'El 47'. | FilmAffinity

No sé si habrán visto ustedes la película El 47, que, junto con La infiltrada, ha sido la gran triunfadora de los Goya este año. Si no lo han hecho, les recomiendo vivamente que lo hagan. Sobre todo porque podrán constatar que desde principios de los 80 hasta hoy, y aunque pueda parecernos lo contrario, las cosas no han cambiado tanto.

Para quienes no sepan de qué va, la película recoge la historia real de    Manuel Vital, un emigrante extremeño en Cataluña, que logró obligar al Ayuntamiento de Barcelona a llevar hasta el barrio de Torre Baró la línea 47 del autobús metropolitano, después de haber organizado otras movilizaciones para conseguir servicios básicos para esta zona. No les desvelaré más pero sí les contaré cómo Vital tuvo que enfrentarse a la impotencia que generaba entonces, y que genera hoy, la actitud del político medio, que mira por encima del hombro a aquel al que dice servir a cambio de una más que sustanciosa y casi siempre injustificada remuneración, sea esta en dinero o en especies.

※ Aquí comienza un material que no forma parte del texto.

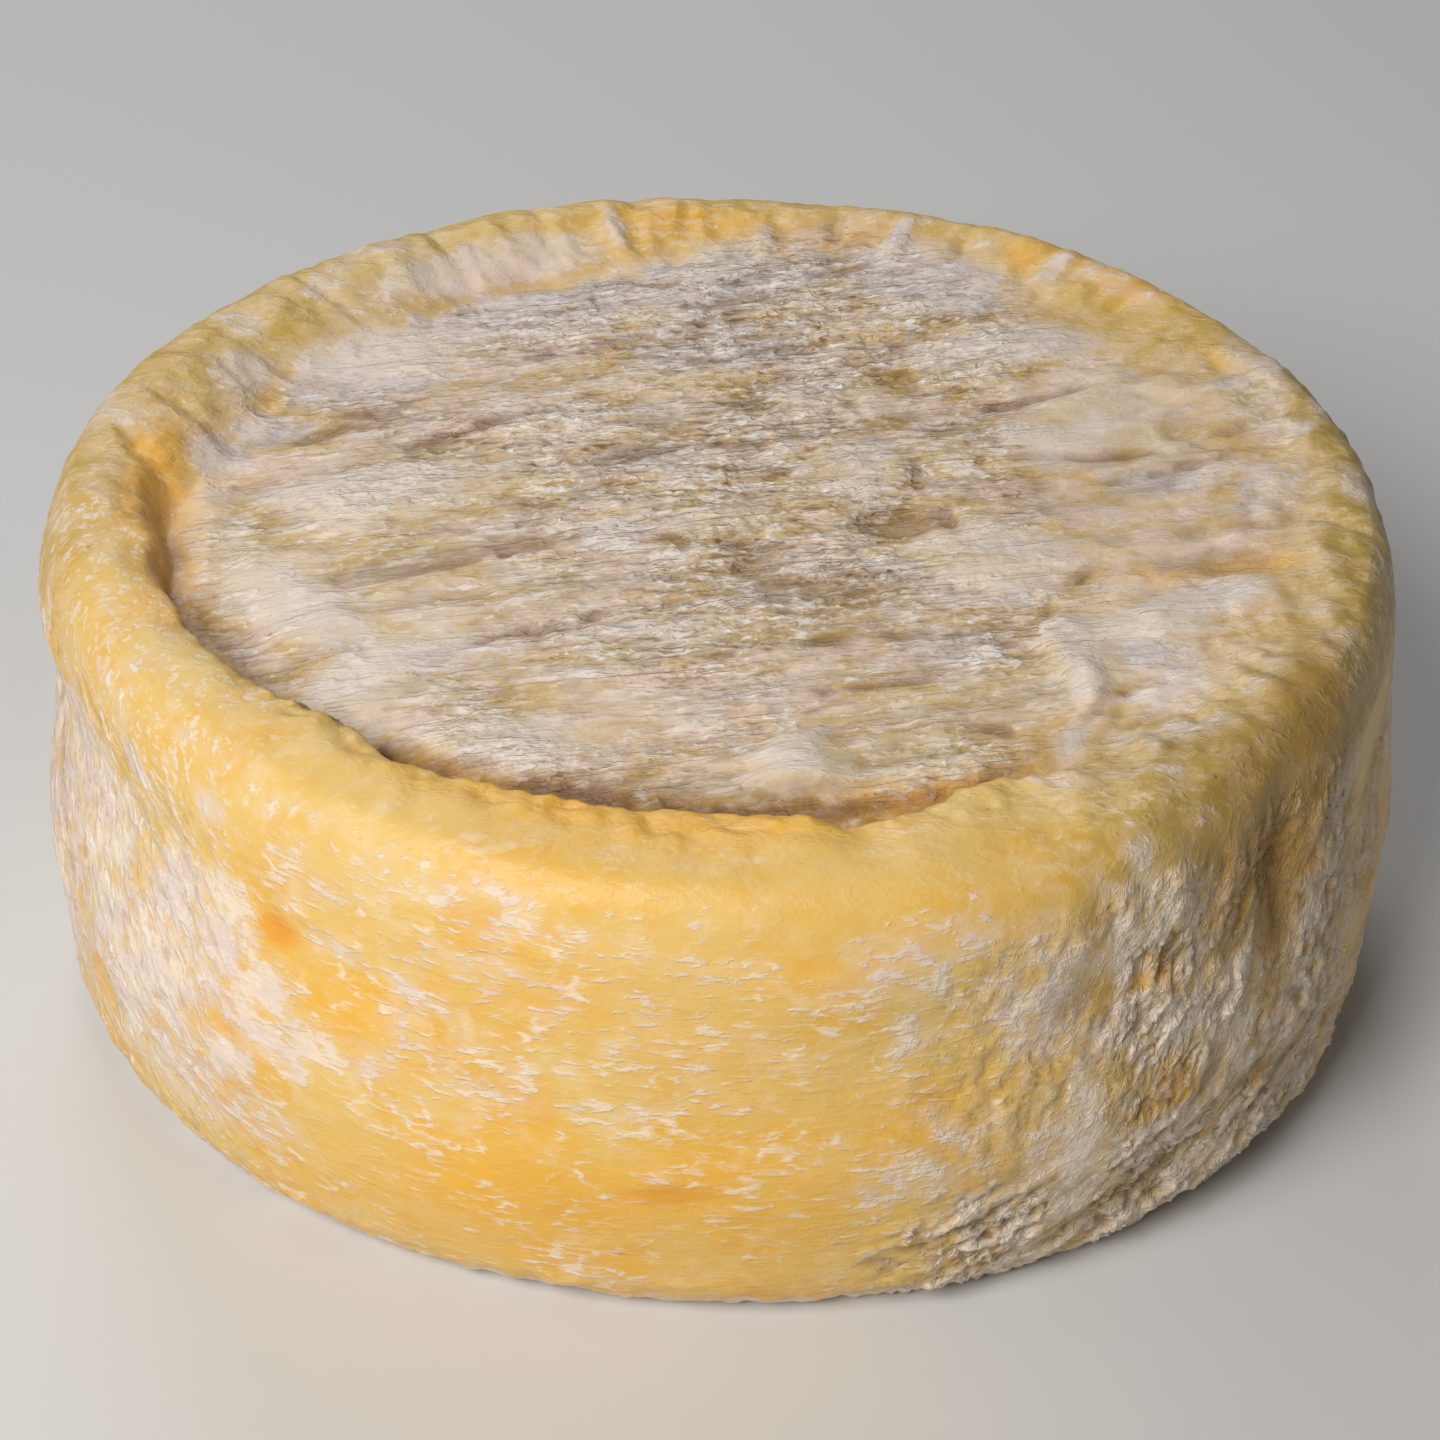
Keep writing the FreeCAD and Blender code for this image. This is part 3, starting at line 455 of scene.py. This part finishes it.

La película nos traslada a una España en la que todo estaba por hacer y en la que los movimientos vecinales fueron clave para conseguir cosas tan elementales como el alumbrado, el alcantarillado o las aceras. Reivindicaciones que solían chocar con la soberbia del cargo público, que se creía, entonces y ahora, llamado a grandes y abstractos logros más que a la gestión de lo de todos.

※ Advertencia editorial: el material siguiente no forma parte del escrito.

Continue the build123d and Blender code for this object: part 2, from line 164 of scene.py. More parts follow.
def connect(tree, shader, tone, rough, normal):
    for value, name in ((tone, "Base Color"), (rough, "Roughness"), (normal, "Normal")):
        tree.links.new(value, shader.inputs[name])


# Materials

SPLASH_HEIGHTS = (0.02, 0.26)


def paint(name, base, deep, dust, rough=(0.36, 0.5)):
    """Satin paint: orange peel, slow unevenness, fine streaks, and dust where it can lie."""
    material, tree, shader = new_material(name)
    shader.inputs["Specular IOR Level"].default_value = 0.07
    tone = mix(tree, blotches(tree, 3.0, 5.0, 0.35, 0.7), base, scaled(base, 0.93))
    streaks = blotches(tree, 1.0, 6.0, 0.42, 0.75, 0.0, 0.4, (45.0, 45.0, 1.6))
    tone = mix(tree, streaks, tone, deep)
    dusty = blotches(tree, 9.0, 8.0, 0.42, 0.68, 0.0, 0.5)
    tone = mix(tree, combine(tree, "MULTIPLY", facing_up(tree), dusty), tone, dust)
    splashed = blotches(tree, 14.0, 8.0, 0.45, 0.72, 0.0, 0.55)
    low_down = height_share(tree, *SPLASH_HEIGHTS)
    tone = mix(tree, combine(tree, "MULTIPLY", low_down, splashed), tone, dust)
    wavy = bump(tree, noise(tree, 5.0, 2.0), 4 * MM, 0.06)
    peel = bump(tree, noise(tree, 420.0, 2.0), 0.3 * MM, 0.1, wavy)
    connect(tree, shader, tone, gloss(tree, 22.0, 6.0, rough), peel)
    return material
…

Si algo genera desazón en El 47 es precisamente eso, la constatación de cómo esa clase política de entonces es muy similar a la que hoy sufrimos. Una clase política que se da golpes de pecho ante, por ejemplo, la falta de vivienda y el chabolismo, y que solo ofrece palmaditas en la espalda cuando se le pide ayuda. La misma clase política que trata al que exige como un apestado y que cree que el ciudadano está a su servicio porque ese mismo ciudadano sigue sin entender que él es el auténtico jefe.